WHAT YOU HAVE TO DO. Exactly and only the lines from the one containing "rest_points = [for" through the one containing "record = json.load(file)" are to be repeated, both ends included.

DATA EXCERPT.

........

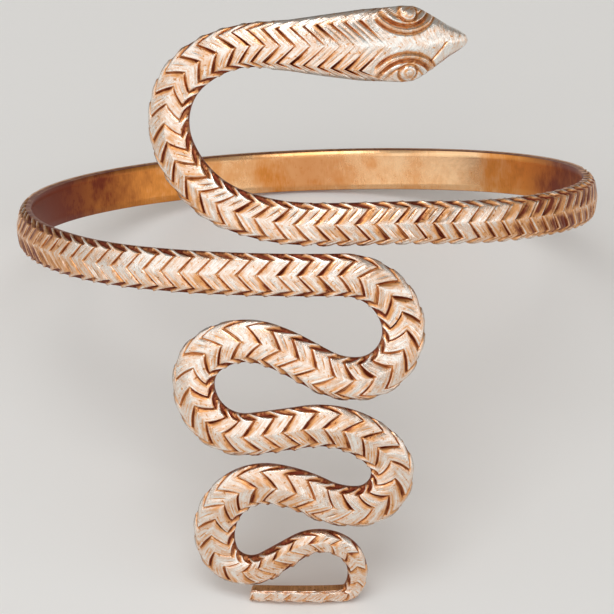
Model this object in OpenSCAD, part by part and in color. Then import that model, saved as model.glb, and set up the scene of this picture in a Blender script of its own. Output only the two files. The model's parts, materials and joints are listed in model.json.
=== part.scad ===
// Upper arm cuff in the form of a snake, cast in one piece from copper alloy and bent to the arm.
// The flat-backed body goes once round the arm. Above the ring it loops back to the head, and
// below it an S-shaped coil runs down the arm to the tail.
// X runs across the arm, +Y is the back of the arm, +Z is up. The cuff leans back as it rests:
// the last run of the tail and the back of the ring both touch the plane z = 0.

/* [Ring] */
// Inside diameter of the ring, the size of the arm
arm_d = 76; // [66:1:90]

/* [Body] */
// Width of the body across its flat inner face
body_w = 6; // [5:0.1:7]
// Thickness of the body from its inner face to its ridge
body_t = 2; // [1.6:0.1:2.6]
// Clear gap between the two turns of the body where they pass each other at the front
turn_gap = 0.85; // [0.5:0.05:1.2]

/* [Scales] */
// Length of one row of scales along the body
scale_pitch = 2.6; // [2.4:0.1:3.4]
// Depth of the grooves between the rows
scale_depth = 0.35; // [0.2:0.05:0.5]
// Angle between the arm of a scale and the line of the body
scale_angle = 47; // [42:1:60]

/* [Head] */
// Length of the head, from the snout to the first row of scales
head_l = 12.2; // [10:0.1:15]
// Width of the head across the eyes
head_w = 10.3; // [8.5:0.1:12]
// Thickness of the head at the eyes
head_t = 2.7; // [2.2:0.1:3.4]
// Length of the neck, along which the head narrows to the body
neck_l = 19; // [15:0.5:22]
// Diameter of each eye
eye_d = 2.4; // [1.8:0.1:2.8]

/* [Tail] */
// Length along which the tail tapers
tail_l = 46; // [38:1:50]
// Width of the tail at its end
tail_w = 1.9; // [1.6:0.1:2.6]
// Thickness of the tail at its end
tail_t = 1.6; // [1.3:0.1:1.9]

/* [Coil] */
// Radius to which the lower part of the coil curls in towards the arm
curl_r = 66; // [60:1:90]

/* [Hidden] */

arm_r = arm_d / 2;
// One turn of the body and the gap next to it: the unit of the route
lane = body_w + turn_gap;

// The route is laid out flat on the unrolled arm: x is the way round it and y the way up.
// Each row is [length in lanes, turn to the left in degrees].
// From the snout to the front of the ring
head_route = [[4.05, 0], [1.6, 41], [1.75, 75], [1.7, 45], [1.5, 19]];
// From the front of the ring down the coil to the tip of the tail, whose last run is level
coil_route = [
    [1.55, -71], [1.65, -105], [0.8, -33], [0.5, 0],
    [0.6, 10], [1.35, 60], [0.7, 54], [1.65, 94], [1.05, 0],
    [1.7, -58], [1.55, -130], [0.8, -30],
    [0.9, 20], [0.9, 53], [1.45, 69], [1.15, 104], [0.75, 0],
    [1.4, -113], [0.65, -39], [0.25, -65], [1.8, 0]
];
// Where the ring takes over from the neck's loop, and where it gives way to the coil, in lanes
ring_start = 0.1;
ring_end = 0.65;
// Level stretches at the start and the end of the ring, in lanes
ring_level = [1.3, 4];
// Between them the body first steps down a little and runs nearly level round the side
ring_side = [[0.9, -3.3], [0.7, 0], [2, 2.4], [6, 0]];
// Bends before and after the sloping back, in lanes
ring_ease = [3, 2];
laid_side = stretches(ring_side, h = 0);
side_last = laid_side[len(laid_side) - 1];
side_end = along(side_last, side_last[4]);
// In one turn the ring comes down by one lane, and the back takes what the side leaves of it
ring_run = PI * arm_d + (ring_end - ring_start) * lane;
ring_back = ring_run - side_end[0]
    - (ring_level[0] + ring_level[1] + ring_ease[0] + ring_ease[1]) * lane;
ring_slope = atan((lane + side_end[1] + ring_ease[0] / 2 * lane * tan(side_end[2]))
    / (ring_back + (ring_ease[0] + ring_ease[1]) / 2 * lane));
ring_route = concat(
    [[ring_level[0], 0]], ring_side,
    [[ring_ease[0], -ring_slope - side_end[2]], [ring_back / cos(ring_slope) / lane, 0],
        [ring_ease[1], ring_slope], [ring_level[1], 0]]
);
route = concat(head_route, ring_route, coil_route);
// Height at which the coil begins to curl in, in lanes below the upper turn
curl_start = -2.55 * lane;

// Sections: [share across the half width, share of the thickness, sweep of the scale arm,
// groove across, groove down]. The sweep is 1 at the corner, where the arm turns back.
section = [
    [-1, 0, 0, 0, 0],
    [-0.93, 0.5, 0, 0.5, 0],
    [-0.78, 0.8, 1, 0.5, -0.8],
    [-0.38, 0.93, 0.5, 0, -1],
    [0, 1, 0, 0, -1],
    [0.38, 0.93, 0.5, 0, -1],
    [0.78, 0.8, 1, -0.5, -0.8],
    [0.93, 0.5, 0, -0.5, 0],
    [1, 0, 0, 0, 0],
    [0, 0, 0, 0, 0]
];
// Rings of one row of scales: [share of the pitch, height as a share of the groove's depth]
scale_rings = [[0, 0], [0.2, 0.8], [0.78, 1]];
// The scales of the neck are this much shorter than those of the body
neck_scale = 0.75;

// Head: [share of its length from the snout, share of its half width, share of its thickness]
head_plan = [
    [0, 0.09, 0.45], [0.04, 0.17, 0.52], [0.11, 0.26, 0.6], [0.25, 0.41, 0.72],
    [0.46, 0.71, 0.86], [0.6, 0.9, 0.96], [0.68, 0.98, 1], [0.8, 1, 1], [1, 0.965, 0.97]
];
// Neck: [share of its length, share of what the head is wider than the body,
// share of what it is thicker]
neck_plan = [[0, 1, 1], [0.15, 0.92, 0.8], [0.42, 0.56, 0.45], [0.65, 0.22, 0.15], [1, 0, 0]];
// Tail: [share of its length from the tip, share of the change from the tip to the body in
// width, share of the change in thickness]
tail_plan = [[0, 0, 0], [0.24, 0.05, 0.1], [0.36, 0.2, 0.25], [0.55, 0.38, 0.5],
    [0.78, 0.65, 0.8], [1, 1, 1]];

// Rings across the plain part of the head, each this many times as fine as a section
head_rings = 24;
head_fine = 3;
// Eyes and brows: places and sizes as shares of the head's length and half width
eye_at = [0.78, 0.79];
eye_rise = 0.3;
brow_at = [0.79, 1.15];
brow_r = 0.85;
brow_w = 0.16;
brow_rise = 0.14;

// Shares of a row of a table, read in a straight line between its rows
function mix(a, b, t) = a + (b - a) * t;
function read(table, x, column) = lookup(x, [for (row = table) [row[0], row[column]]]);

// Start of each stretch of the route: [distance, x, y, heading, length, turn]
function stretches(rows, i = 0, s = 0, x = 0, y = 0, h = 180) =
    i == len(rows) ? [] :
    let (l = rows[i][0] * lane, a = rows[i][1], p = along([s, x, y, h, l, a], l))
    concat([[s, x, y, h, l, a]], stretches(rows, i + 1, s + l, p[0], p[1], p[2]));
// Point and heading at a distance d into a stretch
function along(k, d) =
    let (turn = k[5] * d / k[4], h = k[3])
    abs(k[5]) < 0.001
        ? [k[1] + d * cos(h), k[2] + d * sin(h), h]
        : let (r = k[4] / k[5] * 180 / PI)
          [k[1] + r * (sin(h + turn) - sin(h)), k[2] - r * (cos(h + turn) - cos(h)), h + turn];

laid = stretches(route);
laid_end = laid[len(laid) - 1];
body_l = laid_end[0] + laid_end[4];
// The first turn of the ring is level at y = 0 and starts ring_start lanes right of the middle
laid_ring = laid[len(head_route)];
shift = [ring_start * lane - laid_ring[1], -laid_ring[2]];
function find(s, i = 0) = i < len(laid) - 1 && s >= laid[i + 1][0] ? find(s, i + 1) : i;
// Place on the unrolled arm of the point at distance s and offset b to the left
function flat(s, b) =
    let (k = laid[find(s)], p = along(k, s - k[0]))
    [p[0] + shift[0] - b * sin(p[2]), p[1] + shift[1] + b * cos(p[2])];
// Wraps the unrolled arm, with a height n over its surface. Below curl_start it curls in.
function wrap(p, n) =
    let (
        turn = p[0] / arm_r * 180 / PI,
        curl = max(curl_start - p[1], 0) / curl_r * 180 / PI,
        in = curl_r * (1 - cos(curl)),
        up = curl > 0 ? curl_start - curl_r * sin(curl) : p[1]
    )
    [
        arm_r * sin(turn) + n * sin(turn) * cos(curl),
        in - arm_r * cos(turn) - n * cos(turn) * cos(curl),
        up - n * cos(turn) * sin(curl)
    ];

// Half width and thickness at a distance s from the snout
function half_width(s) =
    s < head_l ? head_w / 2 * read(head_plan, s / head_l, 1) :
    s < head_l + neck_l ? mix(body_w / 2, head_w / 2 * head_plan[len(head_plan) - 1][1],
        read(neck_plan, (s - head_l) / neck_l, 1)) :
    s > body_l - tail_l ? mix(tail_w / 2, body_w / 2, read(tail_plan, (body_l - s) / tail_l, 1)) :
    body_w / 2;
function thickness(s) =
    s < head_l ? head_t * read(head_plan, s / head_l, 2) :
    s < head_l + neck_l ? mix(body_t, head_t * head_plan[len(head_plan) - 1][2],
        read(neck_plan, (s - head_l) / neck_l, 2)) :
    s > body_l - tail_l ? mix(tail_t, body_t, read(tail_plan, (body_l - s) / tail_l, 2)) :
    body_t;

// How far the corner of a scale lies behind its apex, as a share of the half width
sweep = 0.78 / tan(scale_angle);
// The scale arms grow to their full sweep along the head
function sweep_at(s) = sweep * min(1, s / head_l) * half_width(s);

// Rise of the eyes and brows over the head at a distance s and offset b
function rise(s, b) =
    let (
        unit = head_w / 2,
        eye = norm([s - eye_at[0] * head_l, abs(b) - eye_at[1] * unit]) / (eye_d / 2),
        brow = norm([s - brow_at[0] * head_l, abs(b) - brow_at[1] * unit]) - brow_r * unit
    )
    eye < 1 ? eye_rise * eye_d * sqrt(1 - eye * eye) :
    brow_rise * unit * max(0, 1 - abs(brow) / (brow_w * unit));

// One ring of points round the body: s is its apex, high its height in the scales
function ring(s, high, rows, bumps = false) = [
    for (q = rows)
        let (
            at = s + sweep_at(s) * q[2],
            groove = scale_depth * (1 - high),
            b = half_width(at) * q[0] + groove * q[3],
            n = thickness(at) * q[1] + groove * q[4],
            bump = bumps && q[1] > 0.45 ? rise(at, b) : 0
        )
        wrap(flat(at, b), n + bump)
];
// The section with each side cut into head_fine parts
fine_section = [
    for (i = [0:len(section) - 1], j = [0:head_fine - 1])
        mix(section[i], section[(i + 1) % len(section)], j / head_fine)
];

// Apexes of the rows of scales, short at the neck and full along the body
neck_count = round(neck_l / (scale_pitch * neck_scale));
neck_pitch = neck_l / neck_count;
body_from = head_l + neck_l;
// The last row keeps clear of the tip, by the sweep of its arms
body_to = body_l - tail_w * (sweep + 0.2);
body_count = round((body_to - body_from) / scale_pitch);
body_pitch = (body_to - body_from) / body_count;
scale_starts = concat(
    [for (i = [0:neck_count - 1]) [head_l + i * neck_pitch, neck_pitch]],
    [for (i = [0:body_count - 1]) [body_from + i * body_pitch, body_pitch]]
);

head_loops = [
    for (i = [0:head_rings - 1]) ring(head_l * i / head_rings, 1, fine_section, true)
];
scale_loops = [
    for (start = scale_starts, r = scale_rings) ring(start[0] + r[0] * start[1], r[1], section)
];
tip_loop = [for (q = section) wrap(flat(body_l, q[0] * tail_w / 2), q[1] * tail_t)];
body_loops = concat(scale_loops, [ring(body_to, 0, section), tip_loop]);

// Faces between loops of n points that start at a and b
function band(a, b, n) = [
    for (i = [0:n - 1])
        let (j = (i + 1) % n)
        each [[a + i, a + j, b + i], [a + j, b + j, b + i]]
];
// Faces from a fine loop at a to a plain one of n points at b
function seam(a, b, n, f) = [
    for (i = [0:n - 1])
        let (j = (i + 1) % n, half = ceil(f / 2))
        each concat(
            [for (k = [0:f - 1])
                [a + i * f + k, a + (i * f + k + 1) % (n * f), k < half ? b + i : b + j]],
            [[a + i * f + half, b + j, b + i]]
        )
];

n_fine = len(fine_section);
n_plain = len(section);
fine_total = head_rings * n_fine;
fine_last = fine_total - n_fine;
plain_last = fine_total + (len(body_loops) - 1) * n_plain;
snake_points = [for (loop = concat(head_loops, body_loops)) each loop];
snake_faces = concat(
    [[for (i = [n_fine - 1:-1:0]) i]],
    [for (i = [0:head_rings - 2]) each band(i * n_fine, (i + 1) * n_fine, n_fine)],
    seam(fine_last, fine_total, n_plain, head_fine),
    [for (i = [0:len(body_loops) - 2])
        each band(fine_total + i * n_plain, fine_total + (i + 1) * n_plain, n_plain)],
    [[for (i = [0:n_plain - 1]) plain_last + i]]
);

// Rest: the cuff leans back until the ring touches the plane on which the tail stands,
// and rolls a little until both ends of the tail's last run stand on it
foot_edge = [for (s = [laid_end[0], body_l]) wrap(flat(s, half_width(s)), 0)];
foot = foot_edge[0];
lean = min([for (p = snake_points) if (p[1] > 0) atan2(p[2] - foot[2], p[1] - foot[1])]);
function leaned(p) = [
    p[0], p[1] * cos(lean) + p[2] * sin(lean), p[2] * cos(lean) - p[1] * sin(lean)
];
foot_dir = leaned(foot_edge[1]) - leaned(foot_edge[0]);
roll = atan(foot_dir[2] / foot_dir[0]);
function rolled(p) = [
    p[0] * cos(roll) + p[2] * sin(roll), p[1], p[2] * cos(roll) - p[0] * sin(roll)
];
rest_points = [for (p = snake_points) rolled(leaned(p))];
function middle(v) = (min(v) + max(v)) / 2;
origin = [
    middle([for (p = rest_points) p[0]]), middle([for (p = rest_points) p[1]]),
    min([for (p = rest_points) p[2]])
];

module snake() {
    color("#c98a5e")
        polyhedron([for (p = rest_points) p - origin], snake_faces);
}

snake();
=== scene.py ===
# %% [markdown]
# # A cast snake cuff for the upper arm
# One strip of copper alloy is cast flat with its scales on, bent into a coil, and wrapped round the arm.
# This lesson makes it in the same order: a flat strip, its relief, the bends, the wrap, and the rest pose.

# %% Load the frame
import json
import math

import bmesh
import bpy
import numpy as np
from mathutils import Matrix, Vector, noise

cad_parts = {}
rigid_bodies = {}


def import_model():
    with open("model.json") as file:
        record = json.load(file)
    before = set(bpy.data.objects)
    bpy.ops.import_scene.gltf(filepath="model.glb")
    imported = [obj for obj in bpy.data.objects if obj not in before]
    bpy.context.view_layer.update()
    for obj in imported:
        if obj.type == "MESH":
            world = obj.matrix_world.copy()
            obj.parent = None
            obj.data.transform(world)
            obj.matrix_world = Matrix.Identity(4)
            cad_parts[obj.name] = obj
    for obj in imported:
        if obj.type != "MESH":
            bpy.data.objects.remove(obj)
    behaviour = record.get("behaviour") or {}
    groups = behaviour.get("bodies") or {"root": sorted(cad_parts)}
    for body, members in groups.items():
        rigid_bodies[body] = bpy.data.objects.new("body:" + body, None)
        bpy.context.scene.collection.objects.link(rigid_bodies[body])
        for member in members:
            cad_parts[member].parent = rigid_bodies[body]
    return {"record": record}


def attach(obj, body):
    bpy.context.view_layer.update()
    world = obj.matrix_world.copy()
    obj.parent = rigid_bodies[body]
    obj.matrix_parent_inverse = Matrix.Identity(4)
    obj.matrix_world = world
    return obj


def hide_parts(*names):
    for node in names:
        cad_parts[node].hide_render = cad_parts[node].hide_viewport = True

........

OUTPUT OF THE EXERCISE.
rest_points = [for (p = snake_points) rolled(leaned(p))];
function middle(v) = (min(v) + max(v)) / 2;
origin = [
    middle([for (p = rest_points) p[0]]), middle([for (p = rest_points) p[1]]),
    min([for (p = rest_points) p[2]])
];

module snake() {
    color("#c98a5e")
        polyhedron([for (p = rest_points) p - origin], snake_faces);
}

snake();
=== scene.py ===
# %% [markdown]
# # A cast snake cuff for the upper arm
# One strip of copper alloy is cast flat with its scales on, bent into a coil, and wrapped round the arm.
# This lesson makes it in the same order: a flat strip, its relief, the bends, the wrap, and the rest pose.

# %% Load the frame
import json
import math

import bmesh
import bpy
import numpy as np
from mathutils import Matrix, Vector, noise

cad_parts = {}
rigid_bodies = {}


def import_model():
    with open("model.json") as file:
        record = json.load(file)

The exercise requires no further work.